During these periods, there were some very impressive warriors who were involved in the crusades and the fight by the Egyptians, with names such as Richard the Lionheart, Saladin, and others. Among the others were the Marmaluk dynasty from Egypt, with many of their Sultans seeing it as their duty to follow in the footsteps of Saladin and remove these foreign fighters from these lands. And in the midst of all this were the people of these cities, forts and of the overall area, who wanted to make a living and were forever in danger. For anybody who has done some amount of historical readings, the Crusades were a very bloody time period. Overall, war itself involved huge casualties, and not only of the soldiers, but also of the citizens who were in grave danger of being killed, or at the minimum, looted or sent into slavery. But these battles during the Crusades had religious sanction for the blood-letting, and it was not uncommon for a victorious army to kill not only the opposing army but even all citizens of the conquered city.
This book is set in such a time period. It takes some real historical characters, and some fictional, tracking their lives during a specific period of the Crusades. And of course, it also makes extensive use of a historical society, the Knights Templar, who became incredibly powerful and were answerable only to the pope. On the one side, you have a young boy, William Campbell, who has been admitted to the Knights as a young sergeant, hoping to become a Knight here. His father is already in the Holy Lands along with the Knights. On the other side is the young slave, Baybars, who became a commander to the various Sultans; he was extremely ambitious and when the Sultan would not give him what he wanted, he was ready to get rid of the Sultan and finally take the power to himself.

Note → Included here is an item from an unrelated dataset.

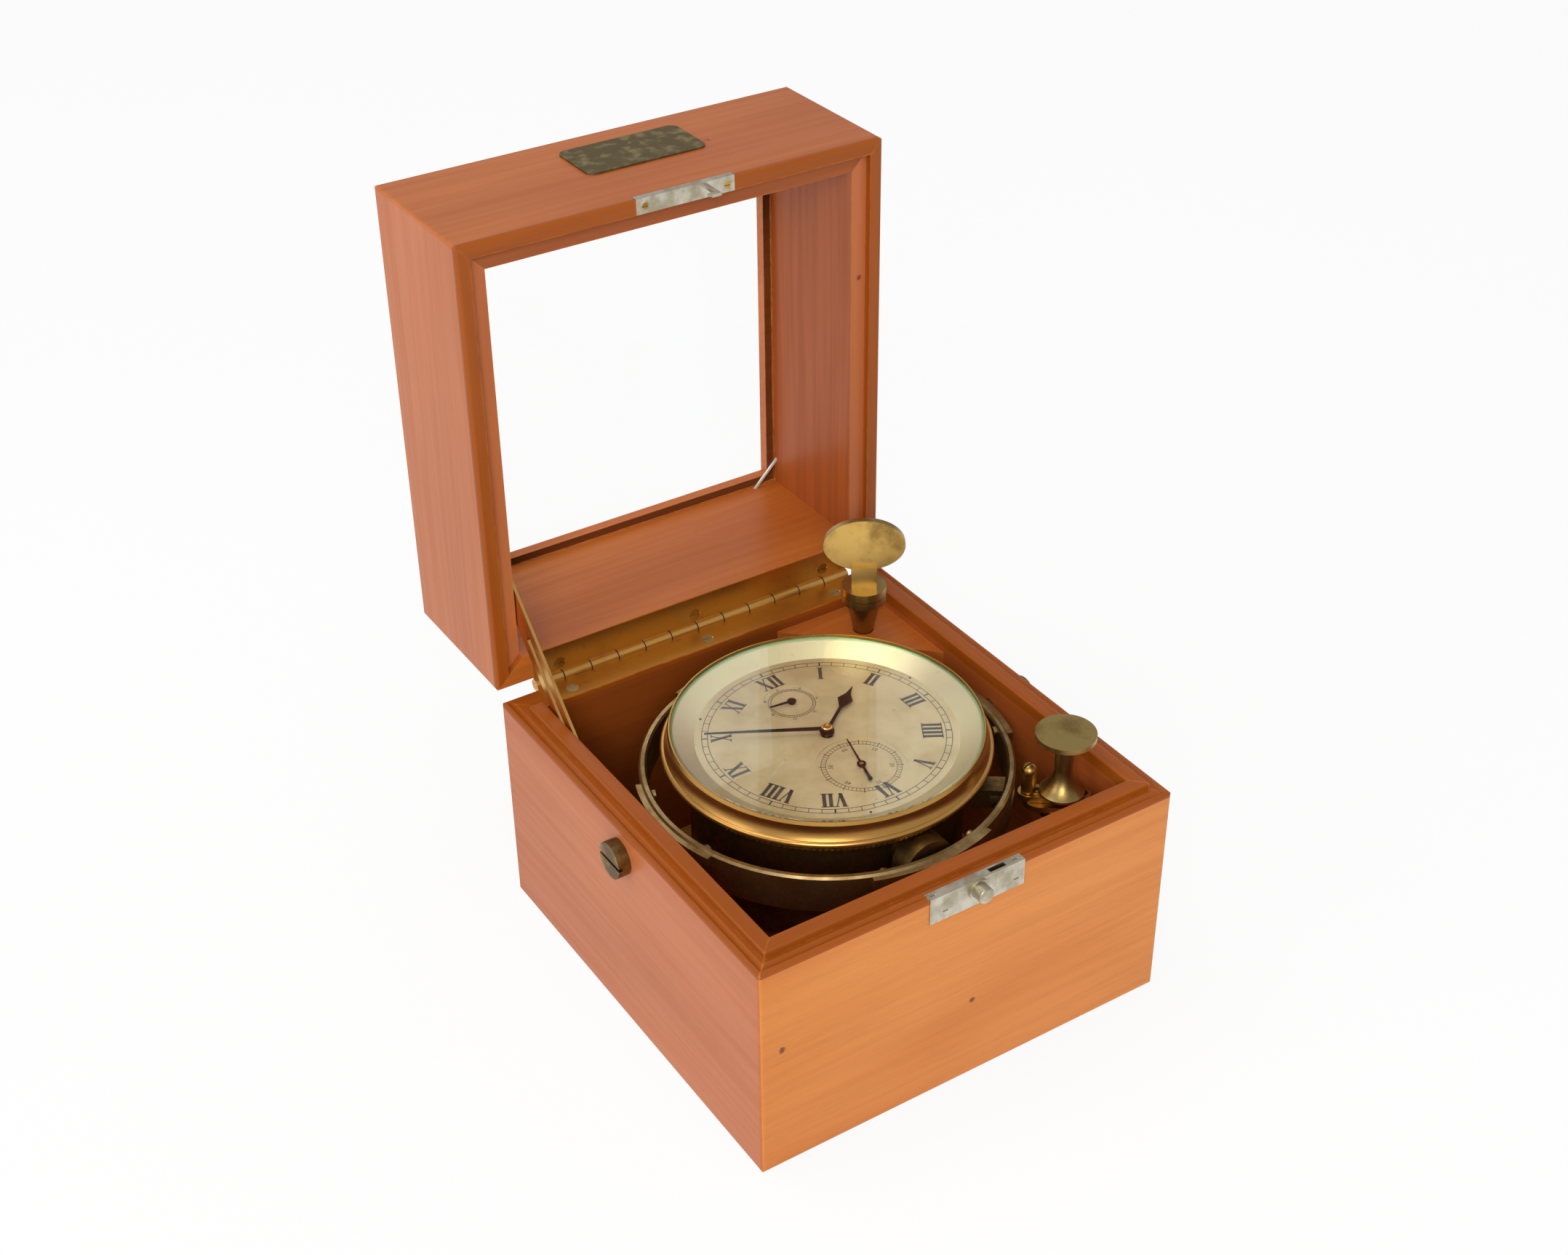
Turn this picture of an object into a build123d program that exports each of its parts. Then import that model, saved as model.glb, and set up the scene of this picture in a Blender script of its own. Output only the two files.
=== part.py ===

And in the middle of all this is a book. This is where the story takes a meander, since the Book is about an inner council of the Knights Templar, and in a land where the very sniff of heresy could get you burnt at the stake, the Book talks in terms of a Grail Romance, and could very easily be used by a rival to destroy the Knights. And along with their power, the Knights had a number of enemies, since royal dynasties typically did not like power centers in their kingdom that reported only to the Pope (and also, the Knights would have lent money to the King and were not above demanding their money, acting as an equal to the King). So, there are multiple people hunting for this book, including the future king of England (Edward, known in history as Edward Longshanks) and the action slowly moves to the Holy Land where Baybars is being ruthless in his desire to rid the whole place of the corrupting influence of the Franks, and vows to defeat all the Crusaders.
The book is well researched and moves between the different characters, taking a short time period of history that was clearly significant (the rise and rule of Baybars was significant). The book also does not shirk from showing the brutality of war, although it does tend to depict Baybars as ruthless and cruel, while he is seen as a hero in the entire Middle East. And of course, the Crusaders were equally likely to be ruthless and murdering entire cities when they took them. Somehow, the end is a bit of a let down since the story becomes flat near the end. The end is an interesting anti-climax situation, but overall, the book was interesting.